• TASK GOAL: Each line from the beginning of the data below through the line containing "dry and unsealed." should be repeated exactly, please.

• DATA SHOWN:

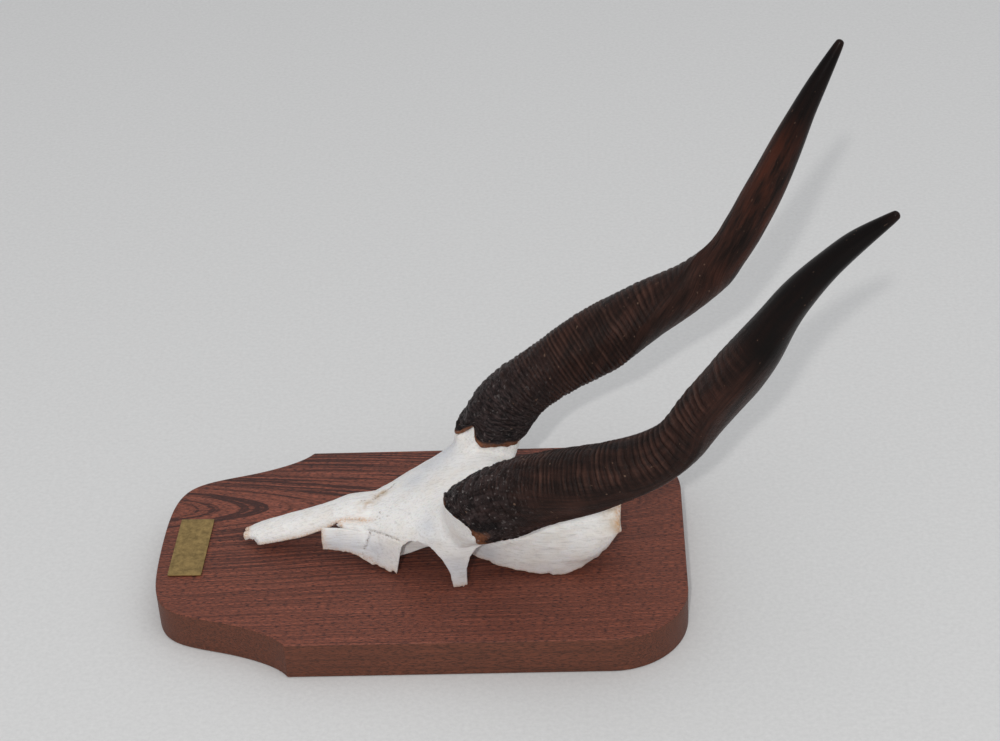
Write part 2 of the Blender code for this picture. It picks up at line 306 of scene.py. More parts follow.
        # The colours lie over each other, from the body up to the painted glints
        colour = add("MixRGB", {0: brownness, 1: linear(self.dark), 2: linear(self.brown)})
        for amount, over in ((crest_wear_and_sheen_mix, linear(self.crest)), (red, linear(self.red_patch)),
                             (base_zone, crust), (tip_zone, linear(self.tip)),
                             (lipped, linear(self.lip)), (dusty, linear(self.speck)),
                             (painted_glints, linear(self.painted_glint))):
            colour = add("MixRGB", {0: amount, 1: colour, 2: over})
        rough = add("Math", {0: smooth_tip, 1: uneven}, operation="ADD", use_clamp=True)
        flaky = add("Bump", {"Height": flakes, "Distance": self.flake_height, "Strength": crusty})
        relief = add("Math", {0: grain, 1: fine}, operation="ADD")
        bump = add("Bump", {"Height": relief, "Distance": self.relief_height, "Strength": calm_tip,
                            "Normal": flaky})
        return {"Base Color": colour, "Roughness": rough, "Normal": bump, "IOR": self.ior,
                "Specular IOR Level": self.specular}


@dataclass(frozen=True)
class BleachedBone(Finish):
    """Bone: boiled clean and whitened with peroxide, dry and unsealed.

    The eye sees warm white, fine lines along the growth, open pores, brown dirt
    in the seams and tan sawn or torn edges. Cool grey patches are painted shade
    on the near side walls and in the groove of the far forehead.
    """

    name: str = "bleached bone"
    white: str = "#f2f1ef"
    cream: str = "#e8e0d5"
    # A cool grey laid on as painted shade where the bone's side walls and grooves lie in shade
    painted_shade: str = "#dcdee2"
    tan: str = "#bfa27c"
    dirt: str = "#5a3c26"
    edge: str = "#c99a6c"
    vein: str = "#a8a4a0"
    roughness: float = 0.55
    ior: float = 1.55
    glow: float = 0.12
    glow_depth: float = 1.5 * MM
    glow_reach: tuple = (1.0, 0.7, 0.45)
    # Real pores are 0.1 to 0.3 mm wide: each spot stands for a few of them
    pore_size: float = 0.9 * MM
    line_width: float = 1.0 * MM
    line_length: float = 9 * MM
    patch_size: float = 12 * MM
    relief_height: float = 0.22 * MM

    def surface(self, add: partial) -> dict:
        """Adds the finish's nodes.

        Args:
            add: add_node() for the material's tree.

        Returns:
            The shader's inputs.
        """
        place = add("TexCoord").outputs["Object"]
        seam, edge, stain, painted_shade = (add("Attribute", attribute_name=name).outputs["Fac"]
                                   for name in ("seam", "edge", "stain", "painted_shade"))
        drawn = add("Mapping", {"Vector": place, "Scale": per(
            self.line_length, self.line_width, self.line_width)})
        patches, pores, lines = add_rows(
            add, "TexNoise", NOISE,
            (place, 1 / self.patch_size, 4.0, 0.6),
            (place, 1 / self.pore_size, 4.0, 0.7),
            (drawn, 1.0, 4.0, 0.6, 0.4))
        creamy, line_dark, stain_some, pitted, edge_some, broken, rough = add_rows(
            add, "MapRange", RANGE,
            (patches, 0.45, 0.75, 0.0, 0.6),
            (lines, 0.3, 0.5, 0.36, 0.0),
            (patches, 0.35, 0.55),
            (pores, 0.28, 0.44, 0.4, 0.0),
            (pores, 0.35, 0.65),
            (pores, 0.4, 0.6),
            (pores, 0.0, 1.0, self.roughness - 0.12, self.roughness + 0.15))
        stained, edged, dirty = add_rows(
            add, "Math", (0, 1), (stain, stain_some), (edge, edge_some), (seam, broken),
            operation="MULTIPLY")
        # Painted shade, growth lines, stains, pores, cut edges and dirt over white
        colour = add("MixRGB", {0: creamy, 1: linear(self.white), 2: linear(self.cream)})
        for amount, over in ((painted_shade, self.painted_shade), (line_dark, self.vein), (stained, self.tan),
                             (pitted, self.vein), (edged, self.edge), (dirty, self.dirt)):
            colour = add("MixRGB", {0: amount, 1: colour, 2: linear(over)})
        relief = add("Math", {0: lines, 1: pores}, operation="ADD")
        bump = add("Bump", {"Height": relief, "Distance": self.relief_height, "Strength": 0.6})
        return {"Base Color": colour, "Roughness": rough, "Normal": bump, "IOR": self.ior,
                "Subsurface Weight": self.glow, "Subsurface Radius": self.glow_reach,
                "Subsurface Scale": self.glow_depth}


@dataclass(frozen=True)
class OiledHardwood(Finish):
    """Reddish brown tropical hardwood: planed, sanded and oiled to a low sheen.

    The board is flat-sawn, so its growth rings show as arches near the middle
    of the tree and as bands beside it. Open pores draw short dark ticks along
    the grain. The sawn sides are browner than the face, and also darker: painted
    shade on the faces that turn away from the top.
    """

    name: str = "oiled reddish hardwood"
    light: str = "#935443"
    middle: str = "#854a38"
    dark: str = "#3a1e1a"
    pore: str = "#2a171a"
    # The sides' colour: the browner sawn wood, darkened as painted shade
    side: str = "#4e2c1a"
    roughness: float = 0.55
    specular: float = 0.35
    ior: float = 1.5
    ring_pitch: float = 0.9 * MM
    pith_y: float = 34 * MM
    pith_depth: float = 26 * MM
    pith_slope: float = 0.06
    ring_wander: float = 142.86 * MM
    ring_rise_y: tuple = (-45 * MM, 25 * MM)
    ring_calm_x: tuple = (30 * MM, 90 * MM)
    sway: float = 4 * MM
    sway_length: float = 111.11 * MM
    sway_width: float = 26.316 * MM
    fibre_length: float = 45.455 * MM
    fibre_width: float = 1.1111 * MM
    grain_turn: float = 0.02
    # Real pores are about 0.2 mm wide: they are drawn coarse enough to show
    pore_length: float = 3.0 * MM
    pore_width: float = 0.45 * MM
    pore_depth: float = 0.2 * MM

    def surface(self, add: partial) -> dict:
        """Adds the finish's nodes.

        Args:
            add: add_node() for the material's tree.

        Returns:
            The shader's inputs.
        """
        place = add("TexCoord").outputs["Object"]
        x, y, z = add("SeparateXYZ", {0: place}).outputs
        facing = add("SeparateXYZ", {0: add("NewGeometry").outputs["Normal"]}).outputs[2]
        slow, drawn, long_fibres = add_rows(
            add, "Mapping", ("Vector", "Scale", "Rotation"),
            (place, per(self.sway_length, self.sway_width, self.sway_width)),
            (place, per(self.pore_length, self.pore_width, self.pore_width),
             (0.0, 0.0, self.grain_turn)),
            (place, per(self.fibre_length, self.fibre_width, self.fibre_width)))
        wavy, ticks, fibres = add_rows(
            add, "TexNoise", NOISE,
            (slow, 1.0, 2.0, 0.5),
            (drawn, 1.0, 2.0, 0.6),
            (long_fibres, 1.0, 3.0, 0.6))
        # The rings are strongest beside the pith, and fade towards the near side;
        # torn fibres and pores break them into many thin dark lines
        sway_size, ragged, strength, calm_end, upward, fibre_tone, tick_amount, rough = add_rows(
            add, "MapRange", RANGE,
            (wavy, 0.0, 1.0, -self.sway, self.sway),
            (fibres, 0.0, 1.0, -0.22, 0.22),
            (y, *self.ring_rise_y, 0.45, 0.9),
            (x, *self.ring_calm_x, 1.0, 0.5),
            (facing, 0.3, 0.8),
            (fibres, 0.3, 0.7, 0.62, 1.42),
            (ticks, 0.48, 0.61, 0.0, 0.85),
            (fibres, 0.0, 1.0, self.roughness - 0.1, self.roughness + 0.15))
        from_pith = add("Math", {0: y, 1: self.pith_y}, operation="SUBTRACT")
        off_side = add("Math", {0: from_pith, 1: sway_size}, operation="ADD")
        lean = add("Math", {0: x, 1: self.pith_slope, 2: self.pith_depth}, operation="MULTIPLY_ADD")
        height = add("Math", {0: lean, 1: z}, operation="ADD")
        flat = add("CombineXYZ", {0: off_side, 1: height})
        radius = add("VectorMath", {0: flat}, operation="LENGTH").outputs["Value"]
        rings, along, near_end = add_rows(
            add, "Math", (0, 1), (radius, 1 / self.ring_pitch), (x, 1 / self.ring_wander),
            (strength, calm_end), operation="MULTIPLY")
        ring_place = add("CombineXYZ", {0: rings, 1: along})
        ring_bands = add("TexNoise", {"Vector": ring_place, "Scale": 1.0, "Detail": 4.0,
                                      "Roughness": 0.6}, noise_dimensions="2D")
        ring_tone = add("Math", {0: ring_bands, 1: ragged}, operation="ADD")
        banded = add("ValToRGB", {0: ring_tone},
                     stops=[(0.3, linear(self.light)), (0.5, linear(self.middle)),
                            (0.555, linear(self.dark)), (0.68, linear(self.dark))])
        on_face = add("Math", {0: near_end, 1: upward}, operation="MULTIPLY")
        body = add("MixRGB", {0: on_face, 1: linear(self.middle), 2: banded})
        toned = add("VectorMath", {0: body, 1: fibre_tone}, operation="MULTIPLY")
        ticked = add("MixRGB", {0: tick_amount, 1: toned, 2: linear(self.pore)})
        # The sides take a browner, darker colour: the sawn wood's own tone, with painted shade that
        # sets them off from the face
        side_tone_and_shade = add("MapRange", {"Value": upward, "To Min": 0.6, "To Max": 0.0})
        colour = add("MixRGB", {0: side_tone_and_shade, 1: ticked, 2: linear(self.side)})
        hollow = add("Math", {0: fibres, 1: tick_amount}, operation="SUBTRACT")
        bump = add("Bump", {"Height": hollow, "Distance": self.pore_depth, "Strength": 0.55})
        return {"Base Color": colour, "Roughness": rough, "Normal": bump, "IOR": self.ior,
                "Specular IOR Level": self.specular}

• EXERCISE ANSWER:
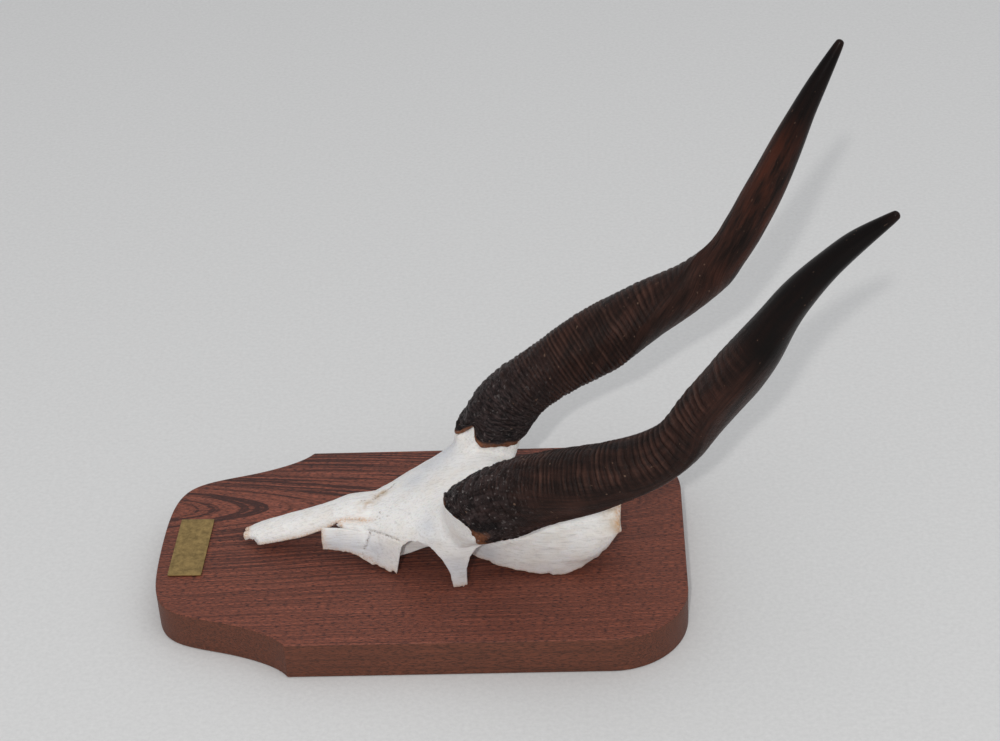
Write part 2 of the Blender code for this picture. It picks up at line 306 of scene.py. More parts follow.
        # The colours lie over each other, from the body up to the painted glints
        colour = add("MixRGB", {0: brownness, 1: linear(self.dark), 2: linear(self.brown)})
        for amount, over in ((crest_wear_and_sheen_mix, linear(self.crest)), (red, linear(self.red_patch)),
                             (base_zone, crust), (tip_zone, linear(self.tip)),
                             (lipped, linear(self.lip)), (dusty, linear(self.speck)),
                             (painted_glints, linear(self.painted_glint))):
            colour = add("MixRGB", {0: amount, 1: colour, 2: over})
        rough = add("Math", {0: smooth_tip, 1: uneven}, operation="ADD", use_clamp=True)
        flaky = add("Bump", {"Height": flakes, "Distance": self.flake_height, "Strength": crusty})
        relief = add("Math", {0: grain, 1: fine}, operation="ADD")
        bump = add("Bump", {"Height": relief, "Distance": self.relief_height, "Strength": calm_tip,
                            "Normal": flaky})
        return {"Base Color": colour, "Roughness": rough, "Normal": bump, "IOR": self.ior,
                "Specular IOR Level": self.specular}


@dataclass(frozen=True)
class BleachedBone(Finish):
    """Bone: boiled clean and whitened with peroxide, dry and unsealed.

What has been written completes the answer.